Of the two approaches, job redesign is clearly the more popular and well understood. The rationale is often cost reduction—either directly, by reducing head count, or indirectly, by eliminating human-driven mistakes and delays. Job redesign may benefit customers with quicker response times, more consistent or error-free service, or lower costs, but cost reductions generally are a game of diminishing returns over time.
The less familiar but more expansive approach is to redefine what work is all about: It shifts the primary objective of work from efficiency to broader value creation. When work is appropriately redefined, workers focus on identifying and addressing unseen problems and opportunities instead of executing tasks. In contrast to the incremental and diminishing returns of job redesign, redefining work leads to increasing returns because of its significant potential for long-term value creation.
Pursued together, these two approaches are complements. Redesigning jobs should be viewed not as an end goal, but as a process that enables work itself to be redefined so that the workforce creates new value. The challenge for management is to orchestrate initiatives that unite job redesign and work redefinition for that greater opportunity.
Without an overriding strategy of redefining work, workers represent cost savings rather than freed capacity to create new value for the business or the customer.
Companies won’t be able to significantly improve value creation if they redesign jobs to optimize processes with the goal of reducing costs. (Figure 1.) All workforce initiatives should answer the question, “How does this enable us to identify and create new sources of value and meaning for our customers over time?”
“Without an overriding strategy of redefining work, workers represent cost savings rather than freed capacity to create new value for the business or the customer.”

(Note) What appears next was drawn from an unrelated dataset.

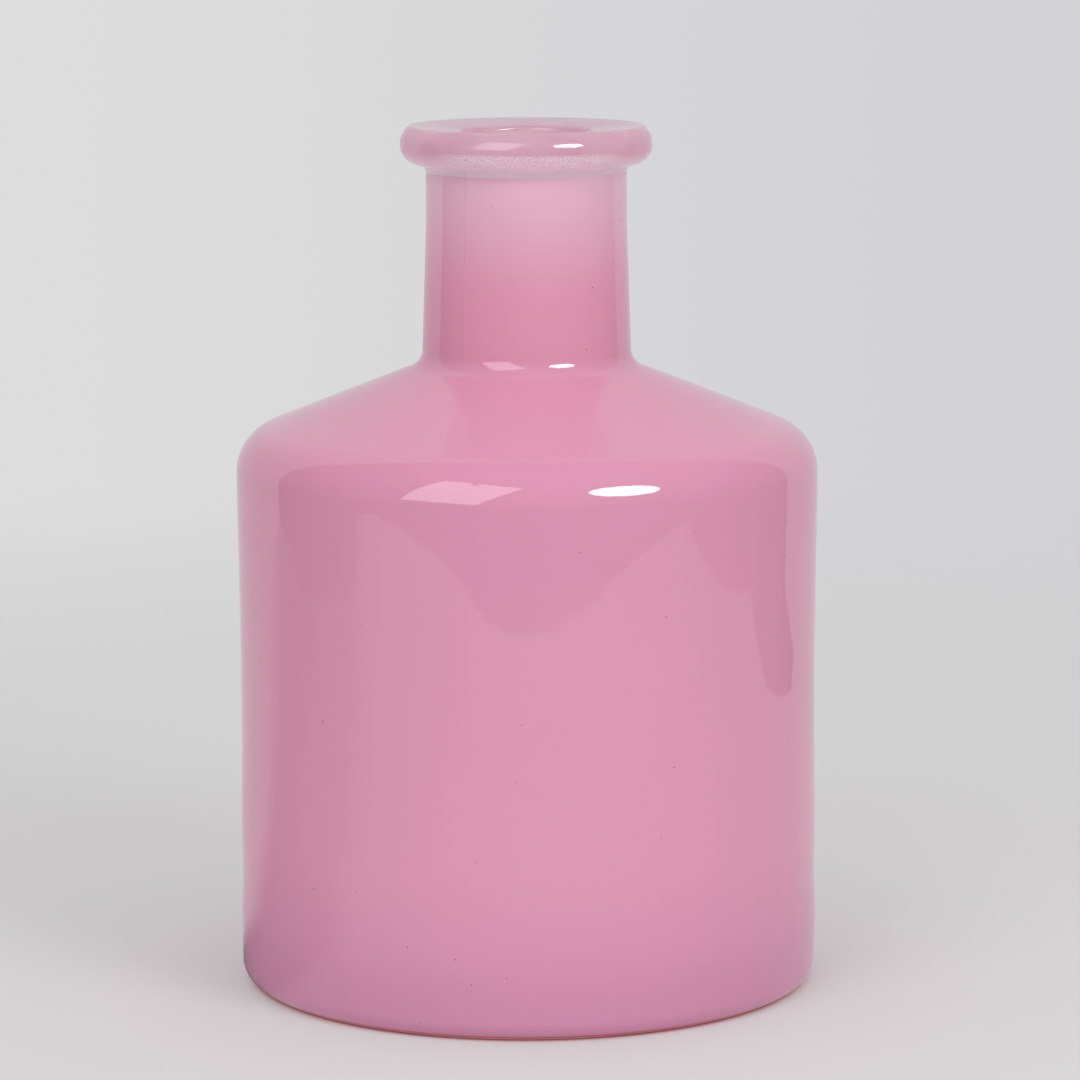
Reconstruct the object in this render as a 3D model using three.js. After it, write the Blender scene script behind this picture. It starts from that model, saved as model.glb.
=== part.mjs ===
// A bottle vase in pink glass: a straight round body, a sloping shoulder, a slim neck and a rolled lip.
// It is blown as one piece of glass, so it is one solid: a half-section turned round the Z axis.
// Millimetres, +Z up. The origin is the middle of the base, on the surface that the vase stands on.

import * as THREE from 'three';

// Body
const OVERALL_HEIGHT = 178.3;
const BODY_DIAMETER = 120.2;
const BODY_WALL = 3.2;

// Base: a rounded heel, a flat ring that the vase stands on, and a shallow push-up inside the ring
const HEEL_RADIUS = 4;
const BEARING_WIDTH = 6;
const PUSH_UP_HEIGHT = 3.5;
const BASE_THICKNESS = 5.5;
const INNER_HEEL_RADIUS = 6;

// Shoulder: SHOULDER_HEIGHT is where the line of the wall meets the line of the slope
const SHOULDER_HEIGHT = 114;
const SHOULDER_PITCH = 21.8;
const SHOULDER_RADIUS = 10;

// Neck: it narrows from its foot to a straight stretch under the lip
const NECK_FOOT_DIAMETER = 43.4;
const NECK_TOP_DIAMETER = 41.5;
const NECK_WALL = 4.2;
const NECK_FOOT_FILLET = 4.2;
const NECK_STRAIGHT = 11;
const NECK_BLEND_RADIUS = 90;

// Collar: the thin ring that the mould leaves where the neck meets the lip
const COLLAR_HEIGHT = 1.3;
const COLLAR_STEP = 0.55;

// Lip: a rolled bead with a bevel above it and a dished top
const LIP_DIAMETER = 52;
const LIP_HEIGHT = 8.1;
const LIP_UNDERSIDE_RISE = 0.45;
const LIP_LOWER_RADIUS = 4.1;
const LIP_BEVEL_DROP = 2.4;
const LIP_BEVEL_RADIUS = 4.1;
const TOP_EDGE_INSET = 1.7;
const TOP_EDGE_RADIUS = 0.6;

// Mouth: a straight bore through the lip that opens out into the neck
const MOUTH_DIAMETER = 26;
const DISH_DEPTH = 1.1;
const MOUTH_EDGE_RADIUS = 1;
const BORE_LENGTH = 8.5;
const THROAT_LENGTH = 7.5;
const THROAT_BLEND_RADIUS = 6;

// Fineness of the surface
const SIDES = 56;
const ARC_STEP = 22.5;
const CROWN_STEPS = 4;
const SHORTEST_EDGE = 0.05;

const GLASS = { name: 'pink glass', color: 0xd897b1, roughness: 0.06, metalness: 0 };

const point = (r, z) => new THREE.Vector2(r, z);
const corner = (r, z, radius = 0) => ({ at: point(r, z), radius });

// How far from a corner its fillet touches the two edges that meet there.
function tangentLength(corners, i) {
  if (i === 0 || i === corners.length - 1) return 0;
  return corners[i].radius * Math.tan(turn(corners, i) / 2);
}

// The angle through which the outline turns at a corner.
function turn(corners, i) {
  const before = corners[i].at.clone().sub(corners[i - 1].at).normalize();
  const after = corners[i + 1].at.clone().sub(corners[i].at).normalize();
  return Math.acos(THREE.MathUtils.clamp(before.dot(after), -1, 1));
}

// The points of the arc that rounds a corner, from a distance `reach` before it to `reach` after it.
// The circle's centre lies on the bisector of the two edges.
function arcPoints(corners, i, reach) {
  const { at } = corners[i];
  const toBefore = corners[i - 1].at.clone().sub(at).normalize();
  const toAfter = corners[i + 1].at.clone().sub(at).normalize();
  const angle = turn(corners, i);
  const radius = reach / Math.tan(angle / 2);
  const bisector = toBefore.clone().add(toAfter).normalize();
  const centre = at.clone().addScaledVector(bisector, radius / Math.cos(angle / 2));
  const start = at.clone().addScaledVector(toBefore, reach).sub(centre);
  const way = Math.sign(toAfter.cross(toBefore));
  const steps = Math.max(1, Math.round(THREE.MathUtils.radToDeg(angle) / ARC_STEP));
  const origin = point(0, 0);
  return Array.from({ length: steps + 1 }, (_, k) =>
    start.clone().rotateAround(origin, (way * angle * k) / steps).add(centre));
}

// An outline with its corners rounded. Two fillets that need more than the edge between them
// shrink together until the edge holds both.
function filleted(corners) {
  const reaches = corners.map((_, i) => tangentLength(corners, i));
  const room = (i) => {
    const length = corners[i].at.distanceTo(corners[i + 1].at);
    const wanted = reaches[i] + reaches[i + 1];
    return wanted > length ? length / wanted : 1;
  };
  const points = [];
  corners.forEach((c, i) => {
    const reach = reaches[i] > 0 ? reaches[i] * Math.min(room(i - 1), room(i)) : 0;
    points.push(...(reach > 0 ? arcPoints(corners, i, reach) : [c.at]));
  });
  return points.filter((p, i) => i === 0 || p.distanceTo(points[i - 1]) > SHORTEST_EDGE);
}

// A shallow domed disc from the axis out to `edgeRadius`, without its edge point: a circular arc
// that is `rise` higher on the axis than the edge is.
function crown(edgeRadius, edgeHeight, rise) {
  const radius = (edgeRadius ** 2 + rise ** 2) / (2 * rise);
  return Array.from({ length: CROWN_STEPS }, (_, k) => {
    const r = (edgeRadius * k) / CROWN_STEPS;
    return point(r, edgeHeight + rise - radius + Math.sqrt(radius ** 2 - r ** 2));
  });
}

// The half-section of the glass: out along the underside, up the outside, over the lip,
// down the inside and back to the axis along the floor.
function halfSection() {
  const pitch = THREE.MathUtils.degToRad(SHOULDER_PITCH);
  const bodyRadius = BODY_DIAMETER / 2;
  const innerRadius = bodyRadius - BODY_WALL;
  const ringRadius = bodyRadius - HEEL_RADIUS - BEARING_WIDTH;
  const slope = (r) => SHOULDER_HEIGHT + (bodyRadius - r) * Math.tan(pitch);
  const innerSlope = (r) => slope(r) - BODY_WALL / Math.cos(pitch);

  const footRadius = NECK_FOOT_DIAMETER / 2;
  const neckRadius = NECK_TOP_DIAMETER / 2;
  const collarTop = OVERALL_HEIGHT - LIP_HEIGHT;
  const collarBottom = collarTop - COLLAR_HEIGHT;
  const straightBottom = collarBottom - NECK_STRAIGHT;

  const lipRadius = LIP_DIAMETER / 2;
  const bevelBottom = OVERALL_HEIGHT - LIP_BEVEL_DROP;
  const mouthRadius = MOUTH_DIAMETER / 2;
  const mouthTop = OVERALL_HEIGHT - DISH_DEPTH;
  const boreBottom = mouthTop - BORE_LENGTH;
  const throatBottom = boreBottom - THROAT_LENGTH;

  const outside = [
    corner(ringRadius, 0),
    corner(bodyRadius, 0, HEEL_RADIUS),
    corner(bodyRadius, SHOULDER_HEIGHT, SHOULDER_RADIUS),
    corner(footRadius, slope(footRadius), NECK_FOOT_FILLET),
    corner(neckRadius, straightBottom, NECK_BLEND_RADIUS),
    corner(neckRadius, collarBottom),
    corner(neckRadius + COLLAR_STEP, collarTop),
    corner(lipRadius, collarTop + LIP_UNDERSIDE_RISE, LIP_LOWER_RADIUS),
    corner(lipRadius, bevelBottom, LIP_BEVEL_RADIUS),
    corner(lipRadius - TOP_EDGE_INSET, OVERALL_HEIGHT, TOP_EDGE_RADIUS),
  ];
  const inside = [
    corner(mouthRadius, mouthTop, MOUTH_EDGE_RADIUS),
    corner(mouthRadius, boreBottom, THROAT_BLEND_RADIUS),
    corner(neckRadius - NECK_WALL, throatBottom, THROAT_BLEND_RADIUS),
    corner(footRadius - NECK_WALL, innerSlope(footRadius - NECK_WALL), NECK_FOOT_FILLET + BODY_WALL),
    corner(innerRadius, innerSlope(innerRadius), SHOULDER_RADIUS - BODY_WALL),
    corner(innerRadius, BASE_THICKNESS, INNER_HEEL_RADIUS),
    corner(ringRadius, BASE_THICKNESS),
  ];
  return [
    ...crown(ringRadius, 0, PUSH_UP_HEIGHT),
    ...filleted([...outside, ...inside]),
    ...crown(ringRadius, BASE_THICKNESS, PUSH_UP_HEIGHT).reverse(),
  ];
}

function bottle() {
  const geometry = new THREE.LatheGeometry(halfSection(), SIDES);
  geometry.rotateX(Math.PI / 2);
  const mesh = new THREE.Mesh(geometry, new THREE.MeshStandardMaterial(GLASS));
  mesh.name = 'bottle';
  return mesh;
}

const vase = new THREE.Group();
vase.name = 'bottle_vase';
vase.add(bottle());

export default vase;
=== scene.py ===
"""A pink glass bottle vase: a round body, a sloping shoulder, a slim neck and a rolled lip.

Metres, Z up. The origin is the middle of the base, on the surface that the vase stands on. An
azimuth is measured round Z from the front, -Y, towards the right, +X.
"""

import logging
import math
from collections.abc import Mapping, Sequence
from dataclasses import dataclass
from enum import Enum
from typing import Any

import bpy
import numpy as np
from mathutils import Matrix, Vector
from numpy.typing import NDArray


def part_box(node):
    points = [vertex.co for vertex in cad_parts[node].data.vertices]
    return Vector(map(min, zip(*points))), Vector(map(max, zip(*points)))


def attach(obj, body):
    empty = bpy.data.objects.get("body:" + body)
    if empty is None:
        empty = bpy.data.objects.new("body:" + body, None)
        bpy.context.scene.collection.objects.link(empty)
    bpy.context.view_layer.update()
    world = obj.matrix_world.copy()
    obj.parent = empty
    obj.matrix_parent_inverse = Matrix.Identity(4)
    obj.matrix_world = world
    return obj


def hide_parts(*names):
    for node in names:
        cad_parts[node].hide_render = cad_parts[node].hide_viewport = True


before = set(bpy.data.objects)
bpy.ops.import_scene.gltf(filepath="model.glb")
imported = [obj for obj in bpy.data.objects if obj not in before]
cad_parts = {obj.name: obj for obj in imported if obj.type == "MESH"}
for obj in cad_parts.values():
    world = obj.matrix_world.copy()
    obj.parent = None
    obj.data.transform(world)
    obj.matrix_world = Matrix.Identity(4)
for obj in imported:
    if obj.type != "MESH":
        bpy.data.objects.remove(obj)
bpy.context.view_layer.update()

Array = NDArray[np.float64]
Colour = tuple[float, float, float]
Socket = bpy.types.NodeSocket

log = logging.getLogger("bottle_vase")

MM = 0.001
MICRON = 0.000001
SAME_POINT = 0.01 * MM
LEAST_LENGTH = 1e-12
LENGTH_SLACK = 1e-6
ROOT = "root"
NODE = "bottle"


# -------------------------------------------------------------------------------------------------
# Outlines and surfaces


@dataclass(frozen=True)
class Corner:
    """A corner of a half-section: its place, the radius that rounds it and the arc's step in
    degrees."""

    r: float
    z: float
    radius: float = 0.0
    arc_step: float = 6.0

    @property
    def at(self) -> Array:
        """The corner as a point (r, z)."""
        return np.array((self.r, self.z))


def unit(v: Array) -> Array:
    """v over its length, along the last axis."""
    return v / np.linalg.norm(v, axis=-1, keepdims=True)


def arc_at(before: Array, corner: Corner, after: Array, reach: float) -> Array:
    """The arc that rounds a corner.

    The circle touches both edges at a distance `reach` from the corner. Its centre lies on the
    bisector of the edges, and its radius is reach / tan(half the turn). The start point, seen from
    the centre, is turned through the whole turn in equal steps.

    Args:
        before: the corner before this one, as (r, z).
        corner: the corner to round.
        after: the corner after this one, as (r, z).
        reach: how far from the corner the arc touches the edges.

    Returns:
        The arc's points, as rows of (r, z).
    """
    to_before, to_after = unit(before - corner.at), unit(after - corner.at)
    turn = math.acos(float(np.clip(-to_before @ to_after, -1.0, 1.0)))
    radius = reach / math.tan(turn / 2)
    centre = corner.at + unit(to_before + to_after) * radius / math.cos(turn / 2)
    start = corner.at + to_before * reach - centre
    way = math.copysign(1.0, to_after[0] * to_before[1] - to_after[1] * to_before[0])
    steps = max(2, round(math.degrees(turn) / corner.arc_step))
    angle = way * np.linspace(0.0, turn, steps + 1)
    cos, sin = np.cos(angle), np.sin(angle)
    turned = np.stack((cos * start[0] - sin * start[1], sin * start[0] + cos * start[1]), axis=1)
    return centre + turned


def rounded(corners: Sequence[Corner]) -> Array:
    """An outline with its corners rounded.

    Args:
        corners: the corners in order. Two arcs that need more than the edge between them shrink
            together until the edge holds both.

    Returns:
        The outline's points, as rows of (r, z).
    """
    at = np.array([c.at for c in corners])
    way = unit(np.diff(at, axis=0))
    turn = np.zeros(len(corners))
    turn[1:-1] = np.arccos(np.clip((way[:-1] * way[1:]).sum(1), -1.0, 1.0))
    reach = np.array([c.radius for c in corners]) * np.tan(turn / 2)
    length = np.linalg.norm(np.diff(at, axis=0), axis=1)
    room = np.minimum(1.0, length / np.maximum(reach[:-1] + reach[1:], LEAST_LENGTH))
    parts = []
    for i, corner in enumerate(corners):
        if reach[i] > 0:
            held = reach[i] * min(room[i - 1], room[i])
            parts.append(arc_at(at[i - 1], corner, at[i + 1], held))
        else:
            parts.append(at[i : i + 1])
    points = np.concatenate(parts)
    apart = np.linalg.norm(np.diff(points, axis=0), axis=1) > SAME_POINT
    return points[np.concatenate(([True], apart))]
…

For instance, when a regional bank transitioned to new productivity software, it enlisted volunteers from across the company to not just train their peers on the new tools, but also to help them redesign their own work. They looked for opportunities to automate or eliminate tasks rather than just transfer every current task and report into a new system. Employees were encouraged to question what work needed to be done based on how they were delivering value to the customer.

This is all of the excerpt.